ふたつめは、「異性愛者」だけど、「日常的に女装している」。
みっつめは、「同性愛者」で、「日常的に女装している」。
あ、よっつめで、「同性愛者」で、「日常的に女装していない」もあるのかも。


ひとつめの志麻くんタイプ以外は興味無いので、志麻くんタイプのお話を。てゆうか、僕個人の消費の仕方を。他の人に当て嵌まるかどうかはわかりませんー。
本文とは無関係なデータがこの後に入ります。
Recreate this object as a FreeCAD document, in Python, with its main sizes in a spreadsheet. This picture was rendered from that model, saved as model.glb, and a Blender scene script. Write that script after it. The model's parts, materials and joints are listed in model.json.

志麻くんみたいな――多分リトバスの理樹くんの女装とか、綾崎ハーマイオニーあたりも、同じタイプだと思います――タイプ、彼らに対し、私たち男性消費者はですね、絶対的な安全圏から消費を行っていると思うのです。
あ、これは勿論、消費者側に同性愛的な指向が無いことが前提です。
彼ら女装少年が「男(消費者と同性)である」、その上「彼らは異性愛者だ」という点(付け加えるなら、日常的に女装をしていないというのも重要でしょう)。そこには私たち消費者が、恋愛的・性愛的想像力を投射しなくて済むという構図、つまり私たちが傷つかずに対象の女性性(の表象)だけを消費できるという構図が成り立っているように見えます。
普通の女性キャラクター相手に生じ”うる”、恋愛・性愛的な想像力をとっぱらい、それにより、恋愛・性愛に対する消費者側の恐怖・暴力性(被害者的にも加害者的にも)もとっぱらってるわけです。恋愛的な視線も性欲的な視線も、志麻きゅんが「男である」というただ一点で、かなり忌避できていますから(それが出来なくなったらさらに次段階だと思うのですけど)。女の子と接したいけど恋愛は怖い(さらにいえば男女間の友情も不安)、暴力性は嫌、という恐怖心も吸収している。僕らには非常に安全な道が与えられてると思うんですね。
恋愛にも性愛にもならず、そして彼らのように日常的に女装を”行なわない”キャラクターの、その女装部分だけを切り取って受容する……恋愛的・性愛的な想像力を埋没させ、とっても鑑賞的に安全圏から、女性性だけを消費できる、そのような状態にあるかと考えられます(さらにともすれば、親愛・友愛的な想像力まで薄められて、より安全さが増しているようにも感じられます)。
や、そのような状態にあるのは、僕自身のことなんですけどね。
あと、非男性性、男性性に対する自己嫌悪や抑圧、その辺。ちょっとこの辺はややこしいのですが、多分「分断」ってところがキーなんじゃないかと。女装してない志麻くんと、女装した志麻くん(以後「志麻きゅん」)を、恐らく消費者は”分断されたもの”として見ているのではないでしょうか。寧ろ同一と見る方が難しいかなと思うんですけど。あ、同一人物というのは勿論そうなんですけどね、そういう意味じゃなくて、普段の志麻くんと女装志麻きゅんを地続きに見れないというか、そもそも見る必要も必然もないというか。
彼らの女装が「非日常である」というところが重要でしょうか。あれは彼らにとって異常な状態で、普段の彼らと地続きではない。女装という可能性を辿った志麻くんが「志麻きゅん」である、という、”普段”の志摩くんとは別個の(分断された)存在なんです。うん、そうです。志麻くんとしてはどちらも同じ志麻くんなんだけど、普段の志摩くんから見ればあの女装志麻きゅんは分断された存在である。そういった限定的な分断であれば、僕たちの目から見ても、そう見えるでしょう。
だから、私たちがそこ(志麻きゅん)に、女の子になりたい願望とか、自分の男性性への嫌悪や抑圧を投射する時もですね、志摩くんと志摩きゅんが分断されているように、現今の「私たち自身」ではなくて、それと分断された、非日常を基にした可能性的な「私たち自身」を投射していると思うのです。
ここでも安全弁が働いているのですよね。「私たち」そのものを回避しているのですから、私たちの可能性(のひとつ)を投射しているのですから、フィードバックもそちらに還る、つまり私たち自身が直接的に傷つくことは(あんまり)無い。


僕が志麻きゅん大好きな理由は、おおまかこんな感じ。というか、僕の女装少年の消費の仕方がこんな感じ。で、なんで女装少年好きってほどでもないのに志摩きゅんだけこんなに好きかというと、上の要素にプラスして、単純に好みだっただけじゃないかなーとか、そう思う。そんなところです、おしまいー。